The first of the two-part series launched this month with eight episodes now available. Directed by the Argentine-born Alex Garcia Lopez and Colombia’s Laura Mora, the Spanish-language series spans 18 episodes in total and was filmed entirely in Colombia with approval from García Márquez’s family.
Dynamo Producciones (the team behind the hit series Narcos) partnered with Netflix on the production, shooting across 15 towns in Colombia and using over 20,000 extras. The crew built a life-size set of Macondo in Alvarada, Tolima, eventually constructing four versions of the town to show its expansion and the passing of the years. The initial script was written by José Rivera, the Oscar-nominates screenwriter of The Motorcycle Diaries, in collaboration with a team of Colombian writers who were brought in to capture the nuances of history, language and dialogue.
García Márquez had famously been reluctant to sell the film rights of his book worrying that it could not be made into a single film and that it would not be in Spanish. A long-standing supporter of Latin American cinema, he established and lead the New Latin American Cinema Foundation in Cuba, and was its president until his death in 2014.
'The idea of the foundation is to forge a unitary Latin American cinema, recognizing that each nation has its own characteristics and culture, but taking into account the common features,' García Márquez said in an interview with The New York Times in 1989. He used a musical analogy: '’The distance between the tango and salsa is enormous, but it's all recognized as Latin American music,'’ he said.
As a tribute to García Márquez, Havana Film Festival director Tania Delgado Fernández made an agreement with Netflix to screen the first two episodes of the new series as part of the festival, and they were shown at the Yara Cinema in Havana on 6 Dec with the official premiere in Bogota shortly after.
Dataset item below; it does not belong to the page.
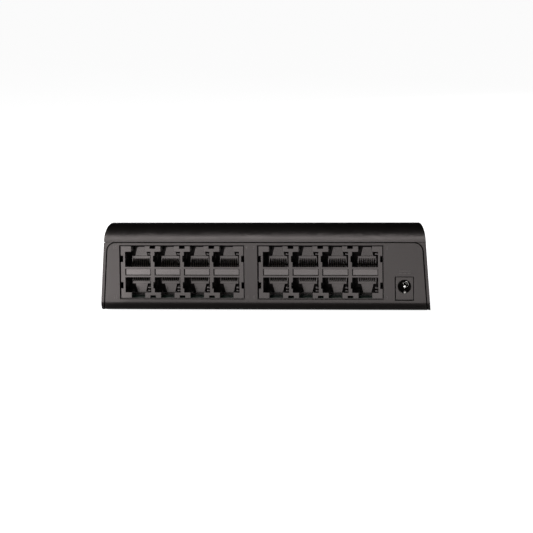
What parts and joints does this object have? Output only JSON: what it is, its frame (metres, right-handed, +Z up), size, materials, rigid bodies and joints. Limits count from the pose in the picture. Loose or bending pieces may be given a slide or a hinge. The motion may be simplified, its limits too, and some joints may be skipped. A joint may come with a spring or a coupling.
{
  "type": "desktop network switch",
  "caption": "Wedge-shaped desktop network switch with two stacked blocks of network jacks and a DC inlet under a rolled hood",
  "frame": {"origin": "centre of the case's box on the surface its feet stand on", "axes": "+Z up, +X to the right as seen facing the jacks, jacks look along -Y"},
  "size_m": [0.1552, 0.105, 0.042],
  "materials": {
    "case_plastic": "fine moulded texture",
    "panel_plastic": "fine moulded texture",
    "jack_plastic": "smooth moulded",
    "insert_plastic": "smooth moulded",
    "spacer_plastic": "smooth moulded",
    "contact_metal": "gold flash over nickel",
    "plated_metal": "nickel plated",
    "tinned_metal": "tinned",
    "circuit_board": "solder mask",
    "chip_plastic": "moulded epoxy",
    "thermal_pad": "soft silicone",
    "heatsink_aluminium": "extruded",
    "capacitor_sleeve": "shrink sleeve",
    "ferrite": "pressed ferrite",
    "can_steel": "drawn can",
    "chip_ceramic": "ceramic",
    "led_lens": "diffused lens",
    "clear_plastic": "moulded clear",
    "smoked_plastic": "smoked gloss",
    "screw_steel": "black zinc",
    "foot_rubber": "soft moulded",
    "label_film": "printed film, left blank"
  },
  "bodies": {
    "switch_case": {"top_cover": "case_plastic", "base_case": "case_plastic", "rear_panel": "panel_plastic", "jack_block_left_housing": "jack_plastic", "jack_block_right_housing": "jack_plastic", "jack_block_left_inserts": "insert_plastic", "jack_block_right_inserts": "insert_plastic", "jack_block_left_spacers": "spacer_plastic", "jack_block_right_spacers": "spacer_plastic", "jack_block_left_pins": "tinned_metal", "jack_block_right_pins": "tinned_metal", "dc_jack_housing": "jack_plastic", "dc_centre_pin": "plated_metal", "dc_ring_contact": "plated_metal", "main_board": "circuit_board", "switch_chip": "chip_plastic", "memory_chip": "chip_plastic", "thermal_pad": "thermal_pad", "heatsink": "heatsink_aluminium", "lan_transformers": "chip_plastic", "capacitors": "capacitor_sleeve", "inductor": "ferrite", "crystal": "can_steel", "regulators": "chip_plastic", "small_parts": "chip_ceramic", "status_leds": "led_lens", "light_pipes": "clear_plastic", "led_window": "smoked_plastic", "case_screws": "screw_steel", "board_screws": "screw_steel", "rubber_feet": "foot_rubber", "rating_label": "label_film"},
    "port_01_springs": {"port_01_contacts": "contact_metal"},
    "port_02_springs": {"port_02_contacts": "contact_metal"},
    "port_03_springs": {"port_03_contacts": "contact_metal"},
    "port_04_springs": {"port_04_contacts": "contact_metal"},
    "port_05_springs": {"port_05_contacts": "contact_metal"},
    "port_06_springs": {"port_06_contacts": "contact_metal"},
    "port_07_springs": {"port_07_contacts": "contact_metal"},
    "port_08_springs": {"port_08_contacts": "contact_metal"},
    "port_09_springs": {"port_09_contacts": "contact_metal"},
    "port_10_springs": {"port_10_contacts": "contact_metal"},
    "port_11_springs": {"port_11_contacts": "contact_metal"},
    "port_12_springs": {"port_12_contacts": "contact_metal"},
    "port_13_springs": {"port_13_contacts": "contact_metal"},
    "port_14_springs": {"port_14_contacts": "contact_metal"},
    "port_15_springs": {"port_15_contacts": "contact_metal"},
    "port_16_springs": {"port_16_contacts": "contact_metal"},
    "inlet_spring": {"dc_leaf_spring": "plated_metal"}
  },
  "joints": [
    {"name": "port_01_spring", "type": "hinge", "parent": "switch_case", "child": "port_01_springs", "pos_m": [0.04725, -0.0463, 0.0212], "axis": [-1, 0, 0], "range_deg": [0, 8], "stiffness_Nm_per_rad": 0.3},
    {"name": "port_02_spring", "type": "hinge", "parent": "switch_case", "child": "port_02_springs", "pos_m": [0.04725, -0.0463, 0.0169], "axis": [1, 0, 0], "range_deg": [0, 8], "stiffness_Nm_per_rad": 0.3},
    {"name": "port_03_spring", "type": "hinge", "parent": "switch_case", "child": "port_03_springs", "pos_m": [0.03329, -0.0463, 0.0212], "axis": [-1, 0, 0], "range_deg": [0, 8], "stiffness_Nm_per_rad": 0.3},
    {"name": "port_04_spring", "type": "hinge", "parent": "switch_case", "child": "port_04_springs", "pos_m": [0.03329, -0.0463, 0.0169], "axis": [1, 0, 0], "range_deg": [0, 8], "stiffness_Nm_per_rad": 0.3},
    {"name": "port_05_spring", "type": "hinge", "parent": "switch_case", "child": "port_05_springs", "pos_m": [0.01931, -0.0463, 0.0212], "axis": [-1, 0, 0], "range_deg": [0, 8], "stiffness_Nm_per_rad": 0.3},
    {"name": "port_06_spring", "type": "hinge", "parent": "switch_case", "child": "port_06_springs", "pos_m": [0.01931, -0.0463, 0.0169], "axis": [1, 0, 0], "range_deg": [0, 8], "stiffness_Nm_per_rad": 0.3},
    {"name": "port_07_spring", "type": "hinge", "parent": "switch_case", "child": "port_07_springs", "pos_m": [0.00534, -0.0463, 0.0212], "axis": [-1, 0, 0], "range_deg": [0, 8], "stiffness_Nm_per_rad": 0.3},
    {"name": "port_08_spring", "type": "hinge", "parent": "switch_case", "child": "port_08_springs", "pos_m": [0.00534, -0.0463, 0.0169], "axis": [1, 0, 0], "range_deg": [0, 8], "stiffness_Nm_per_rad": 0.3},
    {"name": "port_09_spring", "type": "hinge", "parent": "switch_case", "child": "port_09_springs", "pos_m": [-0.01804, -0.0463, 0.0212], "axis": [-1, 0, 0], "range_deg": [0, 8], "stiffness_Nm_per_rad": 0.3},
    {"name": "port_10_spring", "type": "hinge", "parent": "switch_case", "child": "port_10_springs", "pos_m": [-0.01804, -0.0463, 0.0169], "axis": [1, 0, 0], "range_deg": [0, 8], "stiffness_Nm_per_rad": 0.3},
    {"name": "port_11_spring", "type": "hinge", "parent": "switch_case", "child": "port_11_springs", "pos_m": [-0.03202, -0.0463, 0.0212], "axis": [-1, 0, 0], "range_deg": [0, 8], "stiffness_Nm_per_rad": 0.3},
    {"name": "port_12_spring", "type": "hinge", "parent": "switch_case", "child": "port_12_springs", "pos_m": [-0.03202, -0.0463, 0.0169], "axis": [1, 0, 0], "range_deg": [0, 8], "stiffness_Nm_per_rad": 0.3},
    {"name": "port_13_spring", "type": "hinge", "parent": "switch_case", "child": "port_13_springs", "pos_m": [-0.04598, -0.0463, 0.0212], "axis": [-1, 0, 0], "range_deg": [0, 8], "stiffness_Nm_per_rad": 0.3},
    {"name": "port_14_spring", "type": "hinge", "parent": "switch_case", "child": "port_14_springs", "pos_m": [-0.04598, -0.0463, 0.0169], "axis": [1, 0, 0], "range_deg": [0, 8], "stiffness_Nm_per_rad": 0.3},
    {"name": "port_15_spring", "type": "hinge", "parent": "switch_case", "child": "port_15_springs", "pos_m": [-0.05996, -0.0463, 0.0212], "axis": [-1, 0, 0], "range_deg": [0, 8], "stiffness_Nm_per_rad": 0.3},
    {"name": "port_16_spring", "type": "hinge", "parent": "switch_case", "child": "port_16_springs", "pos_m": [-0.05996, -0.0463, 0.0169], "axis": [1, 0, 0], "range_deg": [0, 8], "stiffness_Nm_per_rad": 0.3},
    {"name": "dc_leaf_flex", "type": "hinge", "parent": "switch_case", "child": "inlet_spring", "pos_m": [0.0656, -0.0441, 0.0088], "axis": [1, 0, 0], "range_deg": [0, 5], "stiffness_Nm_per_rad": 0.06}
  ]
}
Since One Hundred Years of Solitude was published in 1967, it has sold an estimated 50 million copies and has been translated into 46 languages. The second part of the series will be made in Colombia next year.
One Hundred Years of Solitude- Part 1 can be seen on Netflix.
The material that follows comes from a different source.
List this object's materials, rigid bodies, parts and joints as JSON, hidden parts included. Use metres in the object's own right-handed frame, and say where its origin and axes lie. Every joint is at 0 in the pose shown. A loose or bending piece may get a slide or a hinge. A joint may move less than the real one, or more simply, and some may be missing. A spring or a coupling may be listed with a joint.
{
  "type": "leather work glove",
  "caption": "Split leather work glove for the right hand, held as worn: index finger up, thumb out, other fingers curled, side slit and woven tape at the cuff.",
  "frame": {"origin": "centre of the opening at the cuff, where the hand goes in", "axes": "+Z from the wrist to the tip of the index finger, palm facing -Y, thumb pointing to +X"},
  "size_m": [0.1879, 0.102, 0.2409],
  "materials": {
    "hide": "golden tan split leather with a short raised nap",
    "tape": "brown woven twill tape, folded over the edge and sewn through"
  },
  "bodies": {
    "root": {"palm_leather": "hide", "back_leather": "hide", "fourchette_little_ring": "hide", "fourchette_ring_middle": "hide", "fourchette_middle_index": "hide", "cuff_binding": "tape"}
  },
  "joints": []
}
Camp Crasher (Campamento con Mamá, Dir Martino Zaidelis, Argentina 2024)
Number One Film On Netflix in Argentina
Camp Crasher (Campamento con Mamá) sees Uruguayan actress and singer Natalia Oreiro play Patri, a divorced and overbearing mother who won’t stop interfering in her 12-year old son’s life. When Patri accidentally discovers that Ramón wants to move in with her ex husband so he can get away from her, she has to find a way to reconnect with him and save their relationship. She gets her chance when the school’s end of year camping trip looks set to be cancelled without annyone available to drive the school bus. Patri steps in and offers to help, much to her son’s dismay. Not only will she drive Ramón and his classmates to camp, but she is determined to stay there until she can prove what a cool mother she really is.
Camp Crasher is currently the number one film on Netlfix in Argentina. Leer Cine summed up the film with the line: “The only thing this film has in its favour is that it lasts 95 minutes. Avoid at all costs.” While the kindest review described it as an “Argentine family comedy that is simple and relatively effective.”
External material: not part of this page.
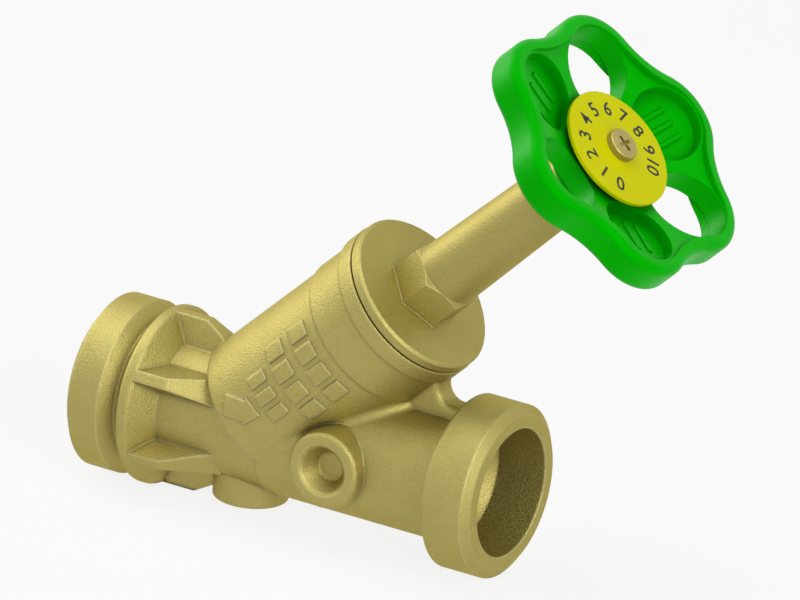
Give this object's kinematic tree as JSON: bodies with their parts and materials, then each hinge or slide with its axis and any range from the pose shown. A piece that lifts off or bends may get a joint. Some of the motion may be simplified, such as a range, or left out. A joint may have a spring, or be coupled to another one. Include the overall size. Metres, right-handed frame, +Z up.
{
  "type": "free-flow stop valve",
  "caption": "Straight-pattern stop valve with slanting branch, ribbed cast body, tall bonnet and lobed hand wheel; turning the wheel lifts the plug off its slanted seat.",
  "frame": {"origin": "middle of the inlet's end face, on the pipe's axis", "axes": "+X along the pipe from inlet to outlet, +Z up, on the side where the branch and the wheel stand"},
  "size_m": [0.1542, 0.0704, 0.1362],
  "materials": {
    "cast_gunmetal": "cast and shot-blasted",
    "turned_gunmetal": "blasted, satin",
    "turned_brass": "turned",
    "screw_metal": "satin",
    "stainless_steel": "turned",
    "epdm_rubber": "moulded",
    "white_plastic": "machined",
    "green_plastic": "moulded, half gloss",
    "yellow_plastic": "moulded, half gloss"
  },
  "bodies": {
    "body": {"valve_body": "cast_gunmetal", "bonnet": "turned_gunmetal", "bonnet_o_ring": "epdm_rubber", "seal_retainer": "turned_brass", "stem_seal": "epdm_rubber", "guide_ring": "white_plastic", "spindle_bush": "turned_brass", "lower_thrust_washer": "white_plastic", "upper_thrust_washer": "white_plastic", "neck_bush": "white_plastic", "dust_wiper": "epdm_rubber"},
    "wheel": {"spindle": "turned_brass", "spindle_o_rings": "epdm_rubber", "handwheel": "green_plastic", "drive_insert": "turned_brass", "marker_disc": "yellow_plastic", "wheel_screw": "screw_metal"},
    "plug": {"plug_carrier": "turned_brass", "plug_seal": "epdm_rubber", "plug_washer": "stainless_steel", "plug_screw": "stainless_steel"}
  },
  "joints": [
    {"name": "wheel_turn", "type": "hinge", "parent": "body", "child": "wheel", "pos_m": [0.0395, 0, 0], "axis": [0.7071, 0, 0.7071], "range_deg": [0, 1980]},
    {"name": "plug_lift", "type": "slide", "parent": "body", "child": "plug", "axis": [0.7071, 0, 0.7071], "range_m": [0, 0.011]}
  ],
  "couplings": [
    {"joint": "wheel_turn", "follows": "plug_lift", "rad_per_m": 3141.6}
  ]
}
Produced by Juan Jose Campanella’s 100 Bares, Camp Crasher’s success seems mainly down to its star, Natalia Oreiro who is “a charming actress who makes bearable this role of an overbearing mother.” Check out her snowy music video Me muero de amor, for some Last Christmas vibes here.
Camp Crasher is now on Netflix.
Legendary South American Travel Guide Celebrates 100
The South American Handbook was launched in 1924, a time when Baedeker guidebooks were still popular, commerce between Britain and South America was vigorous, and when Argentina had the largest population of British residents outside the empire or the United States. It quickly gained a reputation as a travel bible. Its original 700-page edition (with advertisements) even included advice on “the British status of Argentine-born children”, along with restaurant recommendations, tips on local customs and dress codes, and useful Spanish words to know.
One hundred years later and the publishers are about to launch a new edition of the legendary guide, with the 1,800-page book out next year, despite having to now compete with the TikTok for travel recommendations.
“The guidebook market has seen a decline since the late 1990s or early 2000s,” Adrian Phillips, managing director of Bradt Guides, which now publishes the South American Handbook recently told the FT, “But it has defied predictions that that it would be extinct by this time.”
The edition next year will feature 9,000 hotels, restaurants and other businesses, as well as “more than 1,500 never-before-included hotels and restaurants across the continent.” said Daniel Austin, its new Editor. It will not, however, feature a date on its cover, as was the tradition until the last dated edition in 2017. This means it will be easier to update in the future. The publishers have also confirmed that the 1,800 pages will not be increased. So if you’re willing to squeeze a copy in your hand luggage you may save on those roaming charges.
Did you ever own a copy of the Handbook? If so, we’d love to hear from you.
Cecilia Vicuña Amongst Most Influential Artists
Born in Santiago, Chile and now based in New York, Cecilia Vicuña is a visual artist, poet, activist and filmmaker. In this short film, Vicuña describes her Amazonian journey in the 1970s, her experiences at the 2022 Venice Biennale, her philosophy of arte precario, and gives an insight into her current exhibition La Migranta Blue Nipple on show in New York.
“When I was little, I understood that my thoughts were different, and I decided not to live colonised,” the Chilean artist told Casa Vogue this year.
Vicuña was recently named among “the most influential people in the contemporary artworld” in ArtReview’s Power100 List and you can here more about her extraordinary talent and vision in the Great Women Artists Podcast
That’s all for now. We’ll be back in 2025!